New Delhi: BSE, NSE listed 100 percent debt free Rama Steel Tubes Ltd. engaged into manufacture of steel pipes and tubes announced excellent results for Q1 of FY18 with topline growth by 11 percent year-on-year (YoY) to Rs.715 million. EBITDA grew by 23 percent YoY to Rs. 67 million while EBITDA margins expanded by 90 bps to 9.2 percent.
The company has two state-of-the-art manufacturing facilities in Sahibabad and Khopoli with a total installed capacity of 1,32,000 MT. Rama, under its strong brand of ‘TTT Rama’ offers a wide product suite, with presence in key sectors and catering to diverse applications in sectors of automobiles, infrastructure, real estate and furniture amongst others. The company has robust exports, which currently contribute to -75 percent of revenues.
According to Richi Bansal, CEO, the current order book stands at around Rs. 50 crore, adding that the company is more orders from the export market.
According to Buy report released by a leading Broking House, the xompany with focus on manufacturing, expanding capacities, shift in product mix and positive operating cash flows, going forward, the stock has great potential for long term investors. Focus on expansion and value added products to drive growth and Margins.
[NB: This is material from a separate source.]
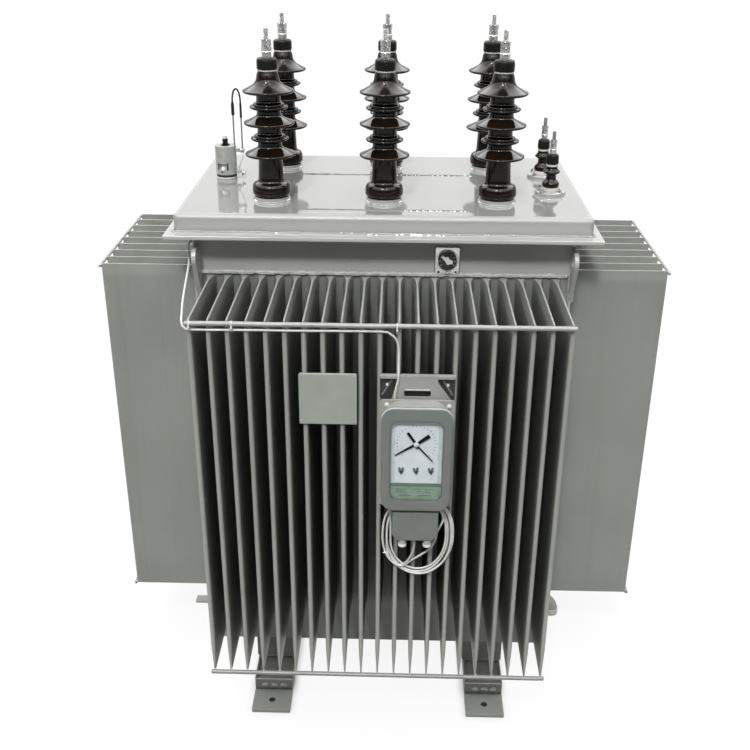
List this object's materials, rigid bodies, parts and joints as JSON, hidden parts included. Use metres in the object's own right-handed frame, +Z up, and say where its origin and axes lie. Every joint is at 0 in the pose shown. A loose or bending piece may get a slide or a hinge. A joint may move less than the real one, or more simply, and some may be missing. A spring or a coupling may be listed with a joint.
{
  "type": "oil-immersed series reactor",
  "caption": "Sealed oil-filled series reactor in a corrugated steel tank on skids, with porcelain bushings on its lid, a relief valve, an oil gauge and a thermometer.",
  "frame": {"origin": "on the floor at the centre of the four foot bolt holes, under the middle of the tank", "axes": "+Z up, +X along the lid's three columns of bushings towards the small bushings, -Y towards the front with the gauge and the thermometer"},
  "size_m": [1.534, 1.344, 1.92],
  "materials": {
    "tank_paint": "satin grey paint over welded steel sheet",
    "lid_paint": "high-gloss pale grey paint",
    "porcelain": "dark brown glazed porcelain",
    "terminals": "plated steel nuts and studs over a black cap",
    "valve_metal": "grey painted body with a dark seal",
    "black_sleeve": "black sleeve over wire",
    "gauge": "pale plate with a black dial",
    "plate_metal": "brushed, blank",
    "case_plastic": "mid-grey satin paint",
    "dial_face": "pale dial card with a green strip at its foot",
    "window_glass": "clear",
    "gland_plastic": "pale glands",
    "capillary_sheath": "pale sheathed capillary tube"
  },
  "bodies": {
    "root": {"skids": "tank_paint", "foot_plates": "tank_paint", "bearers": "tank_paint", "tank_bottom": "tank_paint", "panel_front": "tank_paint", "panel_rear": "tank_paint", "panel_left": "tank_paint", "panel_right": "tank_paint", "fins_front": "tank_paint", "fins_rear": "tank_paint", "fins_left": "tank_paint", "fins_right": "tank_paint", "tie_bars": "tank_paint", "upper_band": "tank_paint", "rim_flange": "tank_paint", "lid_flange": "lid_paint", "lid_box": "lid_paint", "lid_bosses": "lid_paint", "lifting_lugs": "tank_paint", "bushing_front_left": "porcelain", "bushing_front_middle": "porcelain", "bushing_front_right": "porcelain", "bushing_rear_left": "porcelain", "bushing_rear_middle": "porcelain", "bushing_rear_right": "porcelain", "terminals_front": "terminals", "terminals_rear": "terminals", "small_bushings": "porcelain", "small_terminals": "terminals", "relief_valve": "valve_metal", "pull_loop": "black_sleeve", "oil_gauge": "gauge", "blank_plate": "plate_metal", "thermometer_bracket": "tank_paint", "thermometer_case": "case_plastic", "thermometer_dial": "dial_face", "thermometer_window": "window_glass", "terminal_box": "case_plastic", "cable_glands": "gland_plastic", "capillary_coil": "capillary_sheath", "capillary_tube": "capillary_sheath", "capillary_tail": "capillary_sheath", "drain_elbow": "tank_paint", "earth_plate": "tank_paint"}
  },
  "joints": []
}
With commencement of production of additional capacities (from two new plants) along with higher capacity utilisation rates, the firm believes that margin expansion will continue.
As the management focuses on the value added products like pre-galvanised tubes along with strategic plan of increasing the capacity, number of dealers’, distributors network will not only improve top-line but will also aide improve overall margins of the Company.
RST saw a significant jump in sales volumes, despite demonetisation, aided by Khopoli’s volume. Sales volume will grow following the additional capacity and expect realisations to improve further as demand from the construction sector seems witnessing a marginal improvement backed by the strengthening economy and favourable raw material conditions. (ANI)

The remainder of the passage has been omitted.